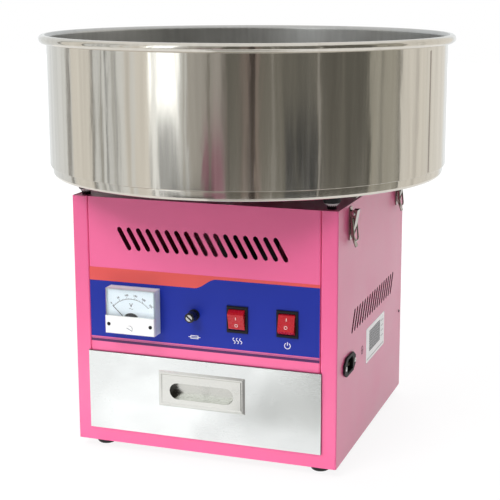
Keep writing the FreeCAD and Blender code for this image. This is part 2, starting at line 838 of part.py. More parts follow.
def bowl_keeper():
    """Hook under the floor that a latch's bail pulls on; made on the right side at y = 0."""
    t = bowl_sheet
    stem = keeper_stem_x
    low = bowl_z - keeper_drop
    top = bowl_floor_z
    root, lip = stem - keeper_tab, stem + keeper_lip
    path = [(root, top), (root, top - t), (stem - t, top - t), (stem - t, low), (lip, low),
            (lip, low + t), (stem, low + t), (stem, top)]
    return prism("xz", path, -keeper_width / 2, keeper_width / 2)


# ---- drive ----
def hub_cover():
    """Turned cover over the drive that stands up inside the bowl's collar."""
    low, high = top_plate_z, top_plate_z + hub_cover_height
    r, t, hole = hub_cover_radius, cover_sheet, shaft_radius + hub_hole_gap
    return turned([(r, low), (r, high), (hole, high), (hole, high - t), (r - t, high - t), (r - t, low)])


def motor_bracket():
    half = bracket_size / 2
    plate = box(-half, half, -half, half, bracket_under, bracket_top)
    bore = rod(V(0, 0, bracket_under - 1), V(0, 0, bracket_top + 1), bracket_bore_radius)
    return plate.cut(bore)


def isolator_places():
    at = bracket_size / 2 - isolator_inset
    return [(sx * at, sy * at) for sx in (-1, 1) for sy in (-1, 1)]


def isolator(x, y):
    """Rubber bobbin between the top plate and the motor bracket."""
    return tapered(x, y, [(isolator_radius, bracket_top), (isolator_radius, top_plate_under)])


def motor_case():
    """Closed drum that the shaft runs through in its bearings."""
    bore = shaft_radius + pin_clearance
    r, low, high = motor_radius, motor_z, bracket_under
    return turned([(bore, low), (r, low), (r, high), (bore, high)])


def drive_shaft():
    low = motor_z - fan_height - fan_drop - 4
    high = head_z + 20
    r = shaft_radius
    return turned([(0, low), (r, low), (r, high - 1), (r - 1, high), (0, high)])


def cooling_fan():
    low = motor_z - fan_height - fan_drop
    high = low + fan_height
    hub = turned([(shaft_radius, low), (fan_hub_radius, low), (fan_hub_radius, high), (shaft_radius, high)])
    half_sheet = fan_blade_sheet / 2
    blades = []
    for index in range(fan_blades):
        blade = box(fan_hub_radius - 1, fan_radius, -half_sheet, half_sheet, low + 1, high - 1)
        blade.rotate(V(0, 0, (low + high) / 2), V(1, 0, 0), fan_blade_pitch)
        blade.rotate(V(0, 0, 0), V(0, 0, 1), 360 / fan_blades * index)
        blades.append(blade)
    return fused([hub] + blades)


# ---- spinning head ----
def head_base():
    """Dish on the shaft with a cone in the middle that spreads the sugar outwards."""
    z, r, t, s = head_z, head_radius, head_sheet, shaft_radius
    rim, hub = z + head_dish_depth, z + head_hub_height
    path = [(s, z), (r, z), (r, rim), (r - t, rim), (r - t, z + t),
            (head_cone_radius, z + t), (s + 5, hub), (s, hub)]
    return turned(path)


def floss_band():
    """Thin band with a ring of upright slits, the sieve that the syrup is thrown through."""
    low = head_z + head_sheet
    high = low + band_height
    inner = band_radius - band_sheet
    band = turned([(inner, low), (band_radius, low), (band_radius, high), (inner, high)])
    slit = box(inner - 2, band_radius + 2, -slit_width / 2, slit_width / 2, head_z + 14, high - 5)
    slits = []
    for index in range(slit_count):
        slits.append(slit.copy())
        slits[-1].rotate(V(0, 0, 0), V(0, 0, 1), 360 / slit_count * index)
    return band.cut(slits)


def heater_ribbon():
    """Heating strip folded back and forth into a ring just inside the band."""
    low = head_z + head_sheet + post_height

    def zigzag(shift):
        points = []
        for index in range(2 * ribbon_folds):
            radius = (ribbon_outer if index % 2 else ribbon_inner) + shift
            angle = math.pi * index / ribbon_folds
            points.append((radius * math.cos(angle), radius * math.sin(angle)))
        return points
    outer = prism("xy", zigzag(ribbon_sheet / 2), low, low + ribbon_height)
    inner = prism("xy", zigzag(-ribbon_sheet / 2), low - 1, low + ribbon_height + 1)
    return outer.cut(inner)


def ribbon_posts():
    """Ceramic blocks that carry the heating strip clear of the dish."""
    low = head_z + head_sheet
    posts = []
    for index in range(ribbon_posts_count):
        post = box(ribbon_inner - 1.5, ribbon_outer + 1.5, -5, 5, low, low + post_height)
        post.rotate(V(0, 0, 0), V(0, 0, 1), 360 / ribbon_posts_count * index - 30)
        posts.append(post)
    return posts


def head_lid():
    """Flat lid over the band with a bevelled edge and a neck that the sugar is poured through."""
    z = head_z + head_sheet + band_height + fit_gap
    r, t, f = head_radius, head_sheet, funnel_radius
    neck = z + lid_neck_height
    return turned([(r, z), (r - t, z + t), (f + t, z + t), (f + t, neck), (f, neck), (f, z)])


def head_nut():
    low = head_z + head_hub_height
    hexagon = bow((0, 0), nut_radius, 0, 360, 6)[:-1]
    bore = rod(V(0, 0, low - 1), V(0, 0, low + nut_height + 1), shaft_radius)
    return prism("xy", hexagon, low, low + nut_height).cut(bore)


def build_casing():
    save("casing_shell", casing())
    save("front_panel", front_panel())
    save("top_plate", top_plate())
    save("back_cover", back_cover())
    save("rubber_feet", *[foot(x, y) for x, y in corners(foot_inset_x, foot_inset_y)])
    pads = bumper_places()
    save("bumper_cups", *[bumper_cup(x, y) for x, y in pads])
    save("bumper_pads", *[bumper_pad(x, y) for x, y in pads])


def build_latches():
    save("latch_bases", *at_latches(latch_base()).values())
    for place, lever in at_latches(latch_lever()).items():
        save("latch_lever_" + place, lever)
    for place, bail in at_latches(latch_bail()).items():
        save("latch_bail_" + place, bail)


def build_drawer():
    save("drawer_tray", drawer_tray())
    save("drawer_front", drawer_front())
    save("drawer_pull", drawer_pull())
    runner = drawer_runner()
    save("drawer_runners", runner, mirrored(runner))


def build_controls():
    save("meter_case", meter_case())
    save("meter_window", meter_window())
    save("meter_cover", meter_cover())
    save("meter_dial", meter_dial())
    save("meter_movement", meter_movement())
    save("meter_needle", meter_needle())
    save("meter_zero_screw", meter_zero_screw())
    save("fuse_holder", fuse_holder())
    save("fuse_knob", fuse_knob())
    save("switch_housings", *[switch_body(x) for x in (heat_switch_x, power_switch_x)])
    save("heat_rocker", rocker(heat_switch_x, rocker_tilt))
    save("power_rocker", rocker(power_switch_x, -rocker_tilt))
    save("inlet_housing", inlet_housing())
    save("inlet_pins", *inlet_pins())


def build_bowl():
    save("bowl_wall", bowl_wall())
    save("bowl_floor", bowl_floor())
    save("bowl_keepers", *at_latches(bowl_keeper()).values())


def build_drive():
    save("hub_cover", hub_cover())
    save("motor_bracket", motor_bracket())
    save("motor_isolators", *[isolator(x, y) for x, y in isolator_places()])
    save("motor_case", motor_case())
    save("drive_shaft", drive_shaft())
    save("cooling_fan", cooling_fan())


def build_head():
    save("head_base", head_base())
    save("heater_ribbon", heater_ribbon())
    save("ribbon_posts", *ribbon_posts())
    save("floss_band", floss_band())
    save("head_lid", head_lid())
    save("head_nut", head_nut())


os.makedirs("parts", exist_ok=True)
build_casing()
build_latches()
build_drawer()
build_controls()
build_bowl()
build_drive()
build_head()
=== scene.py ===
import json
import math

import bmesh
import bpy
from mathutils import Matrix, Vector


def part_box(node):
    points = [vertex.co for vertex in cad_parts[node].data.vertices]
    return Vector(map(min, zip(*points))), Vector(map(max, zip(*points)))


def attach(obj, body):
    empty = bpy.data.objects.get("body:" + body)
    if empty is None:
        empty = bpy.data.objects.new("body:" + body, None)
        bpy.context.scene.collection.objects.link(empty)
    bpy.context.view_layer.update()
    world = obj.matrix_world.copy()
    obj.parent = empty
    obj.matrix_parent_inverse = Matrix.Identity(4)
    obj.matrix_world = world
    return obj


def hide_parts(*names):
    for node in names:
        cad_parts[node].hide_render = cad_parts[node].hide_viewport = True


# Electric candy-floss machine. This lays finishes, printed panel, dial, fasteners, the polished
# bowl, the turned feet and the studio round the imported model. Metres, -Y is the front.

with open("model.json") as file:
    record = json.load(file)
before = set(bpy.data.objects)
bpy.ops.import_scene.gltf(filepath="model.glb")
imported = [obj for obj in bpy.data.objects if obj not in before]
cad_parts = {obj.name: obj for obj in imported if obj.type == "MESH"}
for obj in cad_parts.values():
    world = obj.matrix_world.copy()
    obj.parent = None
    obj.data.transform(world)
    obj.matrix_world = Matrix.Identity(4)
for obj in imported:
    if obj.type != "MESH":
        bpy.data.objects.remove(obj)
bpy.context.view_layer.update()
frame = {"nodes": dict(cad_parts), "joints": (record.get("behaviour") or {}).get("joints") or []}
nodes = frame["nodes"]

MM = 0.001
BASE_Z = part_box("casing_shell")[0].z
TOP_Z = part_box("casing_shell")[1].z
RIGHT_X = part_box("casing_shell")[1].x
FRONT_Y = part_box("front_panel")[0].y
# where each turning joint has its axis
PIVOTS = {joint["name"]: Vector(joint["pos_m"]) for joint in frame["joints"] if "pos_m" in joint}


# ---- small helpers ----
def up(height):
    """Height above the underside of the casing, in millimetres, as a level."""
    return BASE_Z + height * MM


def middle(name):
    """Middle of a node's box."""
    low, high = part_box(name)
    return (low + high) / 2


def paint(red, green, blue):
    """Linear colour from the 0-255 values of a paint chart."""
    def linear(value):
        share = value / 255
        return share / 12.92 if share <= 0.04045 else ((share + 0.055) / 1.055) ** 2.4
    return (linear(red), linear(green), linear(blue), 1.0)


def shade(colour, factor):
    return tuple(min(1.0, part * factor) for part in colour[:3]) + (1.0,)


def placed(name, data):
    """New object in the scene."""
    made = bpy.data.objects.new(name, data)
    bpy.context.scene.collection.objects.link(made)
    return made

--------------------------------

THE TASK: Give back, word for word, each line from the one containing "y in isolator_places()])" down to the one containing "for node in", including those two lines.

FINISHED TASK:
    save("motor_isolators", *[isolator(x, y) for x, y in isolator_places()])
    save("motor_case", motor_case())
    save("drive_shaft", drive_shaft())
    save("cooling_fan", cooling_fan())


def build_head():
    save("head_base", head_base())
    save("heater_ribbon", heater_ribbon())
    save("ribbon_posts", *ribbon_posts())
    save("floss_band", floss_band())
    save("head_lid", head_lid())
    save("head_nut", head_nut())


os.makedirs("parts", exist_ok=True)
build_casing()
build_latches()
build_drawer()
build_controls()
build_bowl()
build_drive()
build_head()
=== scene.py ===
import json
import math

import bmesh
import bpy
from mathutils import Matrix, Vector


def part_box(node):
    points = [vertex.co for vertex in cad_parts[node].data.vertices]
    return Vector(map(min, zip(*points))), Vector(map(max, zip(*points)))


def attach(obj, body):
    empty = bpy.data.objects.get("body:" + body)
    if empty is None:
        empty = bpy.data.objects.new("body:" + body, None)
        bpy.context.scene.collection.objects.link(empty)
    bpy.context.view_layer.update()
    world = obj.matrix_world.copy()
    obj.parent = empty
    obj.matrix_parent_inverse = Matrix.Identity(4)
    obj.matrix_world = world
    return obj


def hide_parts(*names):
    for node in names:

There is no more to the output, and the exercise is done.